### BRIEF
Copy out every line in which the string "scene" occurs.

### MATERIAL PROVIDED
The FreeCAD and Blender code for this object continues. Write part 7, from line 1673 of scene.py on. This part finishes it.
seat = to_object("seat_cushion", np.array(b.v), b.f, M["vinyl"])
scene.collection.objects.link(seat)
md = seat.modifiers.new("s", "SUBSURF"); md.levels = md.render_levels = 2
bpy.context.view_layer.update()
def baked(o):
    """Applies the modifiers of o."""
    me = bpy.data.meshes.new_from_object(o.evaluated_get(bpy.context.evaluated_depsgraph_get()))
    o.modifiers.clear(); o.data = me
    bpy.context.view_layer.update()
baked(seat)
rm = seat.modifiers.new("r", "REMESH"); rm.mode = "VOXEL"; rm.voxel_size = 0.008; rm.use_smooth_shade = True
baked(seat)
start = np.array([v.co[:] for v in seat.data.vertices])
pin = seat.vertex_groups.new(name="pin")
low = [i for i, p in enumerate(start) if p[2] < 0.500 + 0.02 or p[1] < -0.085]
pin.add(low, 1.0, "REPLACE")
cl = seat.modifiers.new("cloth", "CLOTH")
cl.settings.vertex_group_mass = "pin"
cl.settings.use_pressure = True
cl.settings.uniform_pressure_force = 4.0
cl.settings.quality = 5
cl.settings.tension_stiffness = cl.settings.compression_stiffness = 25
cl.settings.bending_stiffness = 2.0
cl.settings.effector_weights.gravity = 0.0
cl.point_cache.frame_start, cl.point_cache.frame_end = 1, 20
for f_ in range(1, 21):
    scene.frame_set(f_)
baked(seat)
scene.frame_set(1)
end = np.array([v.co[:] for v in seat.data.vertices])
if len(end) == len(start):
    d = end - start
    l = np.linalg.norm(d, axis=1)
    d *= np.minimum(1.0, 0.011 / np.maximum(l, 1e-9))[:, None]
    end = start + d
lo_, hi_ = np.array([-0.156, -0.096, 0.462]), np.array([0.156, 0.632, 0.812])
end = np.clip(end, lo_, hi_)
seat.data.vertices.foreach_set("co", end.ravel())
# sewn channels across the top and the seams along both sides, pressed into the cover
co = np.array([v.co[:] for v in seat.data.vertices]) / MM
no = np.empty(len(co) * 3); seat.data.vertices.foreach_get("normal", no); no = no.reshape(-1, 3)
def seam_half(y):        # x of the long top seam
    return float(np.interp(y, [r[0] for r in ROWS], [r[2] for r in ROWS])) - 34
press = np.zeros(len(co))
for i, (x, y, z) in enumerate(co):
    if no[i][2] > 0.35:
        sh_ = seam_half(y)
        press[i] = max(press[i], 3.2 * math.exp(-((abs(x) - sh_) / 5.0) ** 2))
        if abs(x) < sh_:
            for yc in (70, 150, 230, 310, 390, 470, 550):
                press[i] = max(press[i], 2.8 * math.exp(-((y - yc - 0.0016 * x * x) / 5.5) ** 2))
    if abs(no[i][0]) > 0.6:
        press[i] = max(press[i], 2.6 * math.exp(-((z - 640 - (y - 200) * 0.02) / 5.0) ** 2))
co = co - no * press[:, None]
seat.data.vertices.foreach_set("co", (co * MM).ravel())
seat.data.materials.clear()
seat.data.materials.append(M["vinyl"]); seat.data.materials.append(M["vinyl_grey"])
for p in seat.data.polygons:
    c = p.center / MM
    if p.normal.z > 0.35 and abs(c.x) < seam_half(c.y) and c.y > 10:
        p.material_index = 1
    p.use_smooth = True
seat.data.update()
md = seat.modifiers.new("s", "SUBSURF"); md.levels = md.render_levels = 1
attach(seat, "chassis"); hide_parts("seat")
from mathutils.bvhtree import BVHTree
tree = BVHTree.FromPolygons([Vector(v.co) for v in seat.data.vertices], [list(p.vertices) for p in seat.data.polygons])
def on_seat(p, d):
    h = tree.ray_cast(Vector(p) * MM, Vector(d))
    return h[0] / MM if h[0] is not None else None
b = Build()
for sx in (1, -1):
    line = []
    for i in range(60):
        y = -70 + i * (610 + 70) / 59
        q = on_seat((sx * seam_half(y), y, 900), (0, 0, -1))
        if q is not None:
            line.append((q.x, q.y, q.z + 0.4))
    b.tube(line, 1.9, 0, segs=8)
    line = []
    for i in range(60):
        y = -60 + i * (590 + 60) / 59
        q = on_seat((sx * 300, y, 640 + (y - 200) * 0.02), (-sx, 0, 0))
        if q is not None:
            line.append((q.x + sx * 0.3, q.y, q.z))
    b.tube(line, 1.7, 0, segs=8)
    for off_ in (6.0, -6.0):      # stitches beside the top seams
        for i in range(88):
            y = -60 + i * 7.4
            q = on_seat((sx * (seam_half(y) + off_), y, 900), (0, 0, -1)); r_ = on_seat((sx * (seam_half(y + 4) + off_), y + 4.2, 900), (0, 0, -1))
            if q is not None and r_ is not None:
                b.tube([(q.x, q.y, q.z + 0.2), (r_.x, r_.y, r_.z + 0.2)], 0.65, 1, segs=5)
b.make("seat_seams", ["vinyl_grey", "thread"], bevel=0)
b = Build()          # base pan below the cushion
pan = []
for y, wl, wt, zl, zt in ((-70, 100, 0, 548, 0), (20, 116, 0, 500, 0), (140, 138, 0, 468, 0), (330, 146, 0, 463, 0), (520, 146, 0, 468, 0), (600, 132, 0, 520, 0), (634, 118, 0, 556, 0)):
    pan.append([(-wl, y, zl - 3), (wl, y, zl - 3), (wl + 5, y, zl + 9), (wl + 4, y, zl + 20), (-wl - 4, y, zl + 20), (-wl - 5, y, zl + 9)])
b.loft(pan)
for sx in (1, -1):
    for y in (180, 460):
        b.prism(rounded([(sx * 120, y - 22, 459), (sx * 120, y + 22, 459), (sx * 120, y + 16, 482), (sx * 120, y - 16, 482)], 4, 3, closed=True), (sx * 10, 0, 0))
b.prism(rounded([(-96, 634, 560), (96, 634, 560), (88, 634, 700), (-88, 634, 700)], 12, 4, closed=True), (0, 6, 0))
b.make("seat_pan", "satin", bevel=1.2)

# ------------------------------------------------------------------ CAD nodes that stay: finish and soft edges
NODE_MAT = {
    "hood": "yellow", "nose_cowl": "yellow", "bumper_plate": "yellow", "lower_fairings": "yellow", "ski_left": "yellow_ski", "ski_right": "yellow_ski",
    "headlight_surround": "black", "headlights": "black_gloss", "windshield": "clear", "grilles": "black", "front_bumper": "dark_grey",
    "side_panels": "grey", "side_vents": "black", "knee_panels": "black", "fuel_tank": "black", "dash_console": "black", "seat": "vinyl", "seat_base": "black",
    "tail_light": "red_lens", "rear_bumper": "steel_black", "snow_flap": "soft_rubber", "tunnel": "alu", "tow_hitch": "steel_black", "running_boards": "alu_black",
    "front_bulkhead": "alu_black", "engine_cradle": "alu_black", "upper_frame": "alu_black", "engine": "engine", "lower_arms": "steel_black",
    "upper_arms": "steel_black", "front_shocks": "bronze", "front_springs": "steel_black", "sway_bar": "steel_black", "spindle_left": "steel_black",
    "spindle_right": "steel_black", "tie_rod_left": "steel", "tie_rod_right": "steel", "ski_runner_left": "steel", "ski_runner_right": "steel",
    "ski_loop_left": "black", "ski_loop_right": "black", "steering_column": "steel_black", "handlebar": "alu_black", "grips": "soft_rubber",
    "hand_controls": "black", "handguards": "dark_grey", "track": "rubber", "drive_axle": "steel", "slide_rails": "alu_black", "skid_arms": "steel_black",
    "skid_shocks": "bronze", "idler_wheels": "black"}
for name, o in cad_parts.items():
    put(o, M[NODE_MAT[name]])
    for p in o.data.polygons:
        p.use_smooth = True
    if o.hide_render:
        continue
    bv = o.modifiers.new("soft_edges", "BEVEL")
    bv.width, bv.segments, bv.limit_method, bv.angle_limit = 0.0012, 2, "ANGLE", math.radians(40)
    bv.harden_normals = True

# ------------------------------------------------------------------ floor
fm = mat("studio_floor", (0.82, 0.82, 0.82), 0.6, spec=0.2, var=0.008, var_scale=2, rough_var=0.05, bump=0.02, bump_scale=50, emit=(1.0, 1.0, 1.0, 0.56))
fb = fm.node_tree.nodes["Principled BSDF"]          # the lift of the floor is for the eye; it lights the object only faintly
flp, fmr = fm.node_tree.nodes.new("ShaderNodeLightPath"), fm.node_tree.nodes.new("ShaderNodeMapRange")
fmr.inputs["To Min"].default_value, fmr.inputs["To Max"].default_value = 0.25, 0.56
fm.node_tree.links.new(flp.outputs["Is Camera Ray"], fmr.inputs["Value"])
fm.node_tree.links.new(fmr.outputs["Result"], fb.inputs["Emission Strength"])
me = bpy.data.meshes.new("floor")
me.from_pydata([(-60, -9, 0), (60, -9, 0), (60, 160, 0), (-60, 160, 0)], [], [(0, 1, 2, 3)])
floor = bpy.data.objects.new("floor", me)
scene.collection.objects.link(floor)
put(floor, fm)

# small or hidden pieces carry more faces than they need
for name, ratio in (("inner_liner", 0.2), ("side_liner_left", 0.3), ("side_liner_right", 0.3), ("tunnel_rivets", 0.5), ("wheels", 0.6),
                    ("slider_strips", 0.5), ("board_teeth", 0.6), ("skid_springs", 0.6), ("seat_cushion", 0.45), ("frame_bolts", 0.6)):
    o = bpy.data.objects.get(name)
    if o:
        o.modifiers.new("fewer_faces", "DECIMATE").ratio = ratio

### RESPONSE BELOW
The FreeCAD and Blender code for this object continues. Write part 7, from line 1673 of scene.py on. This part finishes it.
scene.collection.objects.link(seat)
    scene.frame_set(f_)
scene.frame_set(1)
scene.collection.objects.link(floor)